One of the criticisms people will have is that the timing couldn’t be worse, that the Church has more important issues to face. We do have a lot of issues to face. Speaking for justice, defending life, protecting young people, all the other issues that the Church faces in the world, but, it’s the Liturgy that shapes us and strengthens us to face all those things. The Liturgy, the source and the summit, is what empowers us, provides the context and sends us forth to face all those things. Young people get the mission language. They have a real hunger for something that’s relevant, for something, a passion to do good and to be of service and the Liturgy is really what is going to shape us to do that.

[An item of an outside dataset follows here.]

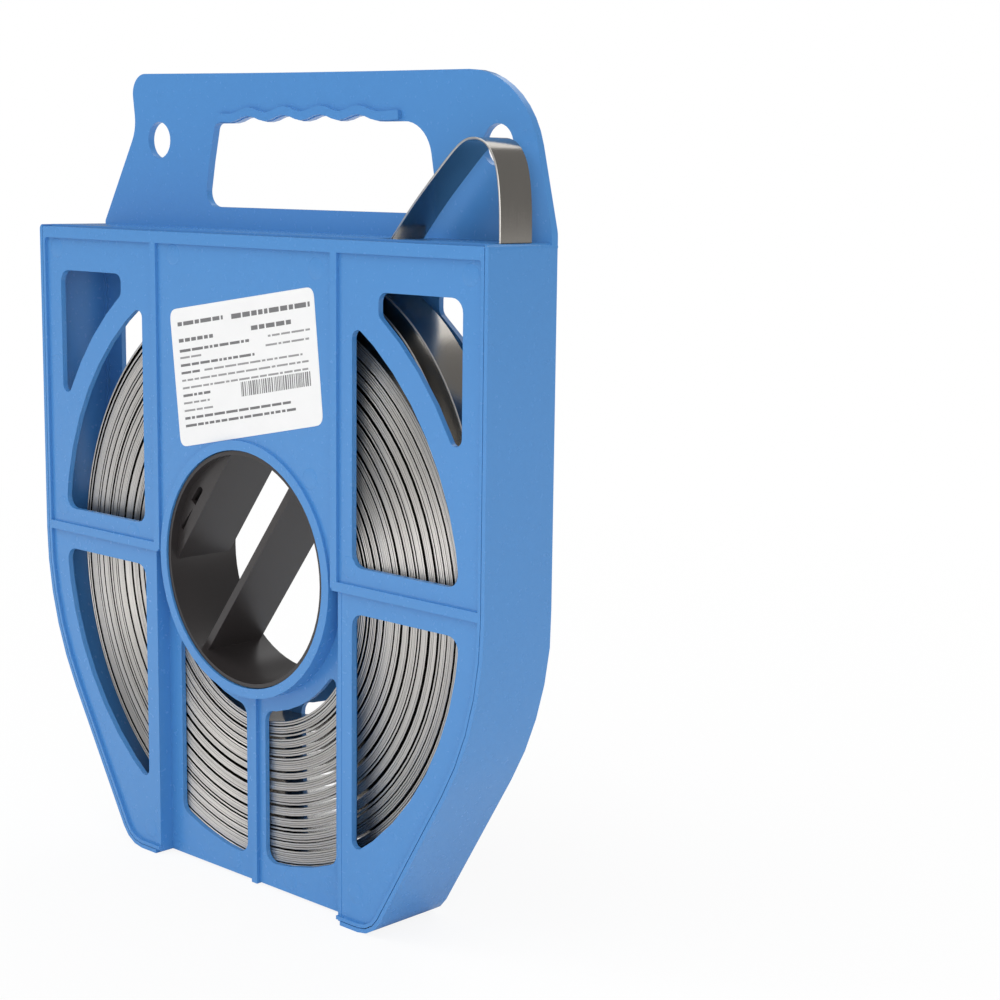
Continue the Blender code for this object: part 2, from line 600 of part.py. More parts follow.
def build_core(collection, scrap):
    """The black hub core: a flanged ring with a web through its middle and a chord plate."""
    inner = JOURNAL_RADIUS - CORE_WALL
    reach = -FRONT - CORE_RECESS
    drum = STRAP_WIDTH / 2
    profile = [(inner, reach), (JOURNAL_RADIUS, reach), (JOURNAL_RADIUS, drum), (DRUM_RADIUS, drum),
               (DRUM_RADIUS, -drum), (JOURNAL_RADIUS, -drum), (JOURNAL_RADIUS, -reach), (inner, -reach)]
    ring = turned("core", profile, scrap)
    ring.location = (0, 0, HUB_HEIGHT)
    ring = to_mesh(ring, scrap)
    seat = inner + CORE_WALL / 2
    web_depth = reach - WEB_RECESS
    web = web_plate("web", 0, WEB_THICKNESS, seat, web_depth, scrap)
    chord = web_plate("chord", CHORD_OFFSET, CHORD_THICKNESS, seat, web_depth, scrap)
    tilt = WEB_ANGLE + math.pi / 2
    rim_seat = seat + SEGMENT_SINK
    spread = math.acos(CHORD_OFFSET / rim_seat)
    loops = [arc((0, HUB_HEIGHT), rim_seat, tilt - spread, tilt + spread)]
    for cut in (SEGMENT_SLOT, SEGMENT_WEDGE):
        loops.append(filleted([along_web(c[0], CHORD_OFFSET + c[1]) + tuple(c[2:]) for c in cut]))
    segment_front = SEGMENT_STEP - web_depth
    segment = plate("segment", loops, segment_front, segment_front + CHORD_THICKNESS, scrap)
    core = join_all(ring, [web, chord, segment], scrap)
    return settle(core, "core", collection)


def build_coil(collection):
    """The wound strap as one turned solid, its turns cut as grooves into both ends."""
    half = STRAP_WIDTH / 2
    pitch = (COIL_OUTER_RADIUS - COIL_INNER_RADIUS) / GROOVE_COUNT
    top = []
    for i in range(GROOVE_COUNT):
        radius = COIL_INNER_RADIUS + pitch * i
        top += [(radius, half), (radius + pitch * GROOVE_SLOPE, half - GROOVE_DEPTH)]
    top[-1] = (COIL_OUTER_RADIUS, half)
    profile = top + [(radius, -height) for radius, height in reversed(top)]
    coil = turned("strap_coil", profile, collection)
    coil.location = (0, 0, COIL_CENTRE)
    return coil


def smooth_route(points, steps):
    """A smooth line through the points (Catmull-Rom)."""
    route = []
    last = len(points) - 1
    for i in range(last):
        p0, p1 = points[max(i - 1, 0)], points[i]
        p2, p3 = points[i + 1], points[min(i + 2, last)]
        for k in range(steps):
            t = k / steps
            route.append(tuple(
                0.5 * (2 * b + (c - a) * t + (2 * a - 5 * b + 4 * c - d) * t * t
                       + (3 * b - 3 * c + d - a) * t * t * t)
                for a, b, c, d in zip(p0, p1, p2, p3)))
    route.append(points[last])
    return route


def polar(radius, degrees):
    """A point about the middle of the coil."""
    angle = math.radians(degrees)
    return (radius * math.cos(angle), COIL_CENTRE + radius * math.sin(angle))


def strap_route():
    """The last turn and the free end: round the coil, up the side wall, over and into the slot."""
    wrap = COIL_OUTER_RADIUS + GAP + STRAP_THICKNESS / 2
    second = wrap + STRAP_THICKNESS + GAP
    loose = [polar(wrap + lift, angle) for angle, lift in LOOSE_TURN]
    turn = [polar(wrap, angle) for angle in range(*LAST_TURN)]
    lift = [polar(wrap + (second - wrap) * share, angle) for angle, share in LAST_LIFT]
    side = CASE_HALF_WIDTH - WALL
    leg = [(side - inset, COIL_CENTRE + height) for inset, height in STRAP_LEG_LOW]
    leg += [(side - inset, CASE_TOP + height) for inset, height in STRAP_LEG_HIGH + STRAP_LOOP]
    return smooth_route(loose + turn + lift + leg, ROUTE_STEPS)


def build_strap_end(collection):
    """The free length of strap, a thin ribbon of even thickness."""
    route = strap_route()
    curve = bpy.data.curves.new("strap_end", "CURVE")
    curve.dimensions = "2D"
    curve.fill_mode = "NONE"
    curve.extrude = STRAP_WIDTH / 2
    spline = curve.splines.new("POLY")
    spline.points.add(len(route) - 1)
    for point, (x, z) in zip(spline.points, route):
        point.co = (x, z, 0, 1)
    guide = bpy.data.objects.new("strap_end", curve)
    collection.objects.link(guide)
    guide.rotation_euler = (math.radians(90), 0, 0)
    ribbon = to_mesh(guide, collection)
    solid = ribbon.modifiers.new("thickness", "SOLIDIFY")
    solid.thickness = STRAP_THICKNESS
    solid.offset = 0
    solid.use_even_offset = True
    return ribbon


def settle(item, name, collection):
    """Move a finished piece into the object's collection under its own name."""
    for old in list(item.users_collection):
        old.objects.unlink(item)
    collection.objects.link(item)
    item.name = name
    item.data.name = name
    return item


def finish(item, material):
    item.data.materials.clear()
    item.data.materials.append(material)
    item.data.shade_smooth()
    item.data.set_sharp_from_angle(angle=SHARP_ANGLE)


def main():
    clear_scene()
    parts = make_collection("banding_strap")
    scrap = make_collection("cutters")
    blue = make_material("blue_plastic", BLUE, 0.32, 0.0)
    black = make_material("black_plastic", BLACK, 0.45, 0.0)
    steel = make_material("stainless_steel", STEEL, 0.28, 1.0)
    finish(build_carrier_front(parts, scrap), blue)
    finish(build_carrier_back(parts, scrap), blue)
    finish(build_core(parts, scrap), black)
    finish(build_coil(parts), steel)
    finish(build_strap_end(parts), steel)


main()
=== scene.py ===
"""Looks of the banding strap dispenser: moulded case, core, wound steel strap, label and studio.

Metres, +Z up, the front faces -Y. Outlines are drawn as seen from the front, in X and Z.
"""

import math

import bmesh
import bpy
import numpy as np
from bpy.props import FloatProperty, FloatVectorProperty, IntProperty, PointerProperty
from bpy.types import Operator, Panel, PropertyGroup
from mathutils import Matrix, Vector


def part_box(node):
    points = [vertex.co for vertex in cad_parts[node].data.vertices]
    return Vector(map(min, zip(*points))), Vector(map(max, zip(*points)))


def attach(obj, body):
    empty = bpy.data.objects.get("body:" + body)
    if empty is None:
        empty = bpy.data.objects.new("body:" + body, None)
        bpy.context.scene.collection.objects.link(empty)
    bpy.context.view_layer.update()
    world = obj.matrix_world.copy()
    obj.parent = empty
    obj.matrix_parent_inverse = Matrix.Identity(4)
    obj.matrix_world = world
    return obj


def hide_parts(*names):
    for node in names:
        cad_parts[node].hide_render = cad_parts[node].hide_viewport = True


bl_info = {
    "name": "Banding strap dispenser",
    "version": (1, 0, 0),
    "blender": (4, 5, 0),
    "location": "3D View > Sidebar > Strap",
    "description": "Dresses the frame of a banding strap dispenser with its finished pieces",
    "category": "Object",
}

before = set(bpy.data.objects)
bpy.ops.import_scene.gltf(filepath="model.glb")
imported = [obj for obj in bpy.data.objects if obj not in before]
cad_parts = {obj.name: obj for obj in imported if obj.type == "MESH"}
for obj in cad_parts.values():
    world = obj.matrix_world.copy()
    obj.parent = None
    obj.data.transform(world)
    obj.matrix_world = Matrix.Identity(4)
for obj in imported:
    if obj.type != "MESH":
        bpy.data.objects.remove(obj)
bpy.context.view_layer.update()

# Places that the solids give, and the planes and radii that they share with them
CASE_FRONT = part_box("carrier_front")[0][1]
CASE_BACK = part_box("carrier_back")[1][1]
CASE_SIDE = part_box("carrier_back")[1][0]
CASE_TOP = 0.253
PARTING = 0.0
PANEL_FACE = CASE_FRONT + 0.0012
SUNK_FLOOR = -0.01024
COIL_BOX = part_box("strap_coil")
COIL_CENTRE = 0.5 * (COIL_BOX[0][2] + COIL_BOX[1][2])
COIL_OUTER = 0.5 * (COIL_BOX[1][2] - COIL_BOX[0][2])
COIL_INNER = 0.053
STRAP_GAP = 0.0003

# Label corners on the panel, from the top left round to the top right, bottom right, bottom left
LABEL_CORNERS = ((-0.0430, 0.2230), (0.0406, 0.2360), (0.0459, 0.1865), (-0.0370, 0.1699))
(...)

This opportunity I think we have before is an opportunity for renewal. Young people in particular are well equipped to use their faith and live it actively because they get those things. In many ways, I think young people will be a key in helping the rest of the Church in the United States, in the English speaking world, in this time. Because young people get change, they’re flexible, malleable, they can adapt in a way that others of us who are more ready to just kind of dig our heels in and say, ‘no I’m just not doing that’, are able to do.
You have an opportunity to be really effective catalysts in helping this time of transition because you can help young people model this for the rest of us. So allow young people to be part of the assembly that they can witness in this regard. Let them teach others that this is not something to be afraid of but it’s something that has a benefit and has a real opportunity for the ongoing renewal of the life of the Church.
As we work to celebrate the presence of Christ, celebrate our faith more faithfully, more fully, more conscientiously, and more actively, that it be a time to deepen and really nurture the faith that we profess and that we live. Amen? Amen!